In the room was Deval Patrick, former assistant attorney general for civil rights. In Washington was Michael Whouley, the never-say-die loyalist who stopped Al Gore from conceding; Jack Corrigan, who helped fight Bush v. Gore in the courts and the precincts; and Robert Bauer and Marc Elias, leading election lawyers and Kerry campaign counsel. On the phone from Ohio was the chief of the legal team there, David Sullivan, longtime election counsel for the Massachusetts secretary of state, who himself was a plaintiff more than 30 years ago in a lawsuit to register college students and with me a defendant in unsuccessful lawsuit brought against us for properly challenging vote fraud.

They were backed by 3,300 lawyers on Ohio's election protection team, part of more than 17,000 Kerry-Edwards lawyers nationwide.
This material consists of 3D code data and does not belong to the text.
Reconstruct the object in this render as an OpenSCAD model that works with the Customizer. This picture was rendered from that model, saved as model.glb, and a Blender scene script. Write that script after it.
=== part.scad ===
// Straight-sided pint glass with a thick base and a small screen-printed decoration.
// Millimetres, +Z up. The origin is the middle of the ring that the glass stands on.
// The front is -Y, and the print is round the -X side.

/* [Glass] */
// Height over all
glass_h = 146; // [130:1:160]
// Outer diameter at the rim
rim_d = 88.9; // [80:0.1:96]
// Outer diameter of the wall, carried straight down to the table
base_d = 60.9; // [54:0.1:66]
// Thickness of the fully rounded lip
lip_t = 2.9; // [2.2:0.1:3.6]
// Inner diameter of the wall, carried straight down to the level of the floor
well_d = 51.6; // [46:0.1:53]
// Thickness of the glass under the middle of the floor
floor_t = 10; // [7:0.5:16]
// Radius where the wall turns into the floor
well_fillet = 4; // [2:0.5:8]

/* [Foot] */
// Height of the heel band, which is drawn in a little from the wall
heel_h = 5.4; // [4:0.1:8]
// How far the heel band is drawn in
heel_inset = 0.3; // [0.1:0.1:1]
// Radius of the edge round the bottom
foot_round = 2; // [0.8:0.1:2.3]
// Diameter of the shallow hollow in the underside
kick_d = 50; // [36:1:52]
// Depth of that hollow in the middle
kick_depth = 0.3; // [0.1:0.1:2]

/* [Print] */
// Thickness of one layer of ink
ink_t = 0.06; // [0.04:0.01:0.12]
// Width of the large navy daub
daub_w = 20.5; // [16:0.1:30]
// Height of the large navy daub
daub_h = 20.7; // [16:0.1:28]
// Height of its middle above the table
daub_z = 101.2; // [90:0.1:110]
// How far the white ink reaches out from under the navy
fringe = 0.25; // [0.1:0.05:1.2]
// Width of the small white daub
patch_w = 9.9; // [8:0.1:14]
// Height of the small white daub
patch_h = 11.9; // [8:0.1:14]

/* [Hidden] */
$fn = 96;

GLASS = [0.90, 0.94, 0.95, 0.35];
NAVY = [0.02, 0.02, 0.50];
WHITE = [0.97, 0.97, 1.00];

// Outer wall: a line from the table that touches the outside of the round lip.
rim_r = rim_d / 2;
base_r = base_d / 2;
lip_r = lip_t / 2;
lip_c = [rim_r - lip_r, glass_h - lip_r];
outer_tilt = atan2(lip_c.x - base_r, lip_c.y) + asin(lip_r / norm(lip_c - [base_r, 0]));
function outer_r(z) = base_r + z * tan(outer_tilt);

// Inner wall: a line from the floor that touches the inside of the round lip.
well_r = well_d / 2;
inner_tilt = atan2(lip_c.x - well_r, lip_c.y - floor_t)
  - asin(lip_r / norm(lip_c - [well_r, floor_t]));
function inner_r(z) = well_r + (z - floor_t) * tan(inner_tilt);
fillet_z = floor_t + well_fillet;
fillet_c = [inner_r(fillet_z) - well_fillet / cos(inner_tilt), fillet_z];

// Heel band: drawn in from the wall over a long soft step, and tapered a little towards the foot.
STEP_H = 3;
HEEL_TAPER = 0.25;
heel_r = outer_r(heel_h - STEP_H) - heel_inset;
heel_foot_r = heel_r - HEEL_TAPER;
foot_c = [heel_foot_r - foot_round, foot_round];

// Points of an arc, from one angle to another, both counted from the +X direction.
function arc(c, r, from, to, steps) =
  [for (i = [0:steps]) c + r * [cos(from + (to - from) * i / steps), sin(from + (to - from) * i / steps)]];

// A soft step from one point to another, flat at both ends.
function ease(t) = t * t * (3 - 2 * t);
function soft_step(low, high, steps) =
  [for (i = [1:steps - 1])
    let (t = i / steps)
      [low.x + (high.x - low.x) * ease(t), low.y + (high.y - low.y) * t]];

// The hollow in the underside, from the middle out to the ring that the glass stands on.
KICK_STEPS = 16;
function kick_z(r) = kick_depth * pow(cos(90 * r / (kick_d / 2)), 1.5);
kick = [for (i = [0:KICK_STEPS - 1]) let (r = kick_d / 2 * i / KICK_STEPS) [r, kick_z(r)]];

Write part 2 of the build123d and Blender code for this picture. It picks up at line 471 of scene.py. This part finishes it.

They were joined by 8,000 lawyers with the nonpartisan Election Protection Coalition of the NAACP, the Lawyers Committee for Civil Rights, People for the American Way, and other organizations and thousands more lay volunteers and observers.

The Election Protection Coalition describes its effort alone as "the largest ever voting rights mobilization" in history. As a lawyer who early on advocated a massive effort to protect the vote, I am proud that so many answered the call.
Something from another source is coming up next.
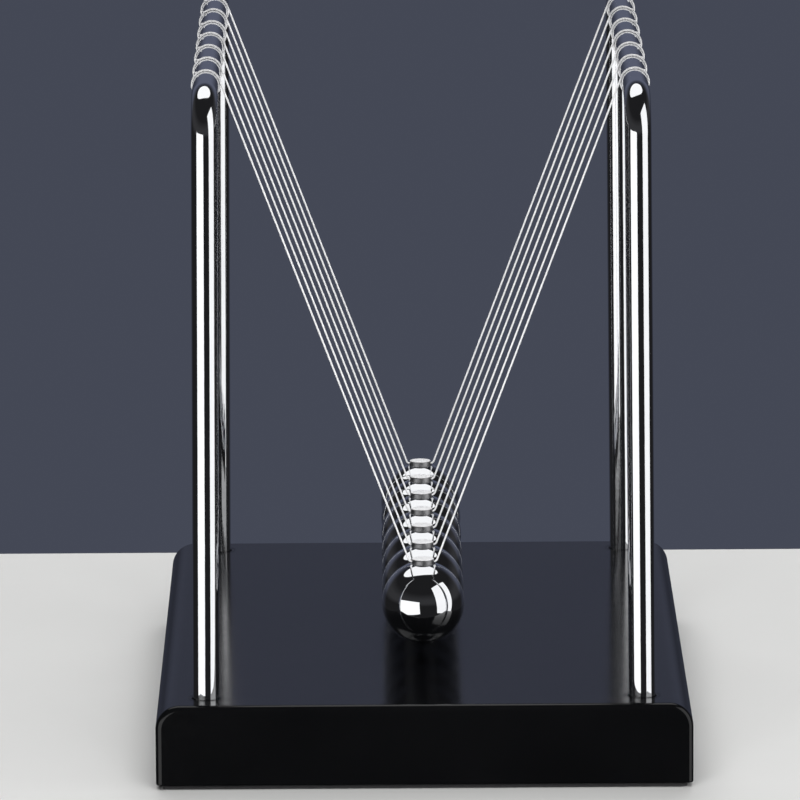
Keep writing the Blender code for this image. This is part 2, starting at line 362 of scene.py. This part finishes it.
def cut(thing, cutters):
    """The thing's mesh with the cutters taken away from it."""
    for cutter in cutters:
        modifier = thing.modifiers.new(cutter.name, "BOOLEAN")
        modifier.operation = "DIFFERENCE"
        modifier.solver = "EXACT"
        modifier.object = cutter
    graph = bpy.context.evaluated_depsgraph_get()
    mesh = bpy.data.meshes.new_from_object(thing.evaluated_get(graph))
    thing.modifiers.clear()
    thing.data = mesh
    for cutter in cutters:
        bpy.data.objects.remove(cutter)
    mesh.shade_smooth()
    mesh.set_sharp_from_angle(angle=math.radians(SHARP_ANGLE))


def flatten_shading(thing):
    """Keeps big flat faces flat where they run into round edges."""
    modifier = thing.modifiers.new("flat_faces", "WEIGHTED_NORMAL")
    modifier.keep_sharp = True
    modifier.weight = 100


def finish_piece(thing, material, body, node):
    """Gives a piece its material and its body, and hides the CAD node that it stands for."""
    thing.data.materials.clear()
    thing.data.materials.append(material)
    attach(thing, body)
    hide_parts(node)


# ---------------------------------------------------------------- materials

def node_maker(tree):
    """A function that adds a node to a tree and sets its properties."""
    def add(kind, **settings):
        node = tree.nodes.new(kind)
        for key, value in settings.items():
            setattr(node, key, value)
        return node

    return add


def new_material(name):
    """A material with its links, its Principled BSDF and a maker of further nodes."""
    material = bpy.data.materials.new(name)
    material.use_nodes = True
    tree = material.node_tree
    return material, tree.links, tree.nodes["Principled BSDF"], node_maker(tree)


def spread(links, add, source, low, high, source_low=0.0, source_high=1.0):
    """Maps a value from one range to another, clamped."""
    node = add("ShaderNodeMapRange")
    links.new(source, node.inputs["Value"])
    node.inputs["From Min"].default_value = source_low
    node.inputs["From Max"].default_value = source_high
    node.inputs["To Min"].default_value = low
    node.inputs["To Max"].default_value = high
    return node.outputs["Result"]


def blend(links, add, share, first, second):
    """Mixes two colours by a share. A colour is three numbers or another node's socket."""
    node = add("ShaderNodeMix", data_type="RGBA")
    links.new(share, node.inputs["Factor"])
    sockets = [socket for socket in node.inputs if socket.type == "RGBA"]
    for socket, colour in zip(sockets, (first, second)):
        if isinstance(colour, tuple):
            socket.default_value = (*colour, 1)
        else:
            links.new(colour, socket)
    return next(socket for socket in node.outputs if socket.type == "RGBA")


def calculate(links, add, operation, *values):
    """A sum of the given kind over sockets and plain numbers."""
    node = add("ShaderNodeMath", operation=operation)
    for socket, value in zip(node.inputs, values):
        if isinstance(value, float):
            socket.default_value = value
        else:
            links.new(value, socket)
    return node.outputs["Value"]


def bump(links, add, shader, height, strength, distance):
    """Raises the surface by a height."""
    node = add("ShaderNodeBump")
    node.inputs["Strength"].default_value = strength
    node.inputs["Distance"].default_value = distance
    links.new(height, node.inputs["Height"])
    links.new(node.outputs["Normal"], shader.inputs["Normal"])


def noise(links, add, coordinate, scale, detail, stretch=None):
    """Noise over a coordinate, stretched along its axes where asked."""
    node = add("ShaderNodeTexNoise")
    node.inputs["Scale"].default_value = scale
    node.inputs["Detail"].default_value = detail
    if stretch:
        mapping = add("ShaderNodeMapping")
        mapping.inputs["Scale"].default_value = stretch
        links.new(coordinate, mapping.inputs["Vector"])
        coordinate = mapping.outputs["Vector"]
    links.new(coordinate, node.inputs["Vector"])
    return node.outputs["Fac"]


def chrome(name, bright, dull, smooth, rough, wave, wave_scale):
    """Bright chrome plate: a faint tint and polish that vary, hairlines, and a little waviness."""
    material, links, shader, add = new_material(name)
    place = add("ShaderNodeTexCoord").outputs["Object"]
    shader.inputs["Metallic"].default_value = 1.0
    cloud = noise(links, add, place, scale=90, detail=3)
    links.new(blend(links, add, cloud, dull, bright), shader.inputs["Base Color"])
    fine = noise(links, add, place, scale=900, detail=6)
    links.new(spread(links, add, fine, smooth, rough, 0.35, 0.75), shader.inputs["Roughness"])
    ripple = noise(links, add, place, scale=wave_scale, detail=2)
    bump(links, add, shader, ripple, strength=1.0, distance=wave)
    return material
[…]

These lawyers made a difference. In Ohio they pursued federal court cases that deterred Republicans from carrying out announced plans for wholesale challenges and got local election officials to stop the few that occurred. They got election officials to take malfunctioning machines out of service in Mahoning County and correct the infamous 3,800-vote error in Franklin County. In two lawsuits on Election Day, they got paper ballots issued when lines in two counties were too long and later did the same for students waiting in line for hours.
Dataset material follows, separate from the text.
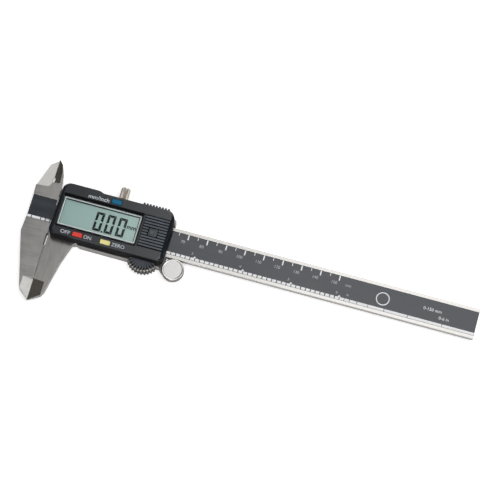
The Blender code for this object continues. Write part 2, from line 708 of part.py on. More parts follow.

Thanks to their efforts, by the early hours of Nov. 3, election lawyers had audited the Bush margin. We knew the scope of problems lawyers had been unable to remedy quickly. We knew how many provisional, overseas, and absentee ballots were left to count. We knew there were up to 94,000 "undervotes" or "spoiled ballots," punch card ballots rejected by machines (a far lower percentage than in Florida in 2000 due to education about punching carefully). The distribution of these uncounted votes across Ohio and experience indicated they would not be enough to dent the margin. Only the discovery of wholesale fraud might change the outcome. And, with thousands of observers to the process, this was unlikely. Not every fact was in, but we knew much of what has emerged publicly since then.

While this unprecedented outpouring of legal support protected many a right to vote and made sure votes were counted, we still have too far to go. Too many had to wait hours, a disproportionate number of them in African-American and Democratic precincts. Still others were kept away altogether by lines, expected challenges, or get-out-the-vote disinformation. Voters who tried to vote by absentee or provisional ballot were disenfranchised by delays and shifting standards.

The investigation continues. John Kerry, the Election Protection Coalition, and the Democratic National Committee will document inequities, voter suppression, and irregularities and continue the fight to reform the voting process. It is time to make vote suppression a violation of civil rights laws and adopt national standards that ensure that all voters have equal access to voting machines and ballots without the kinds of technical obstacles that call to mind Jim Crow laws. And trust in the system requires that it be transparent; whether inside local election board offices or inside the code of electronic voting machines, the counting of votes has to be public and nonpartisan.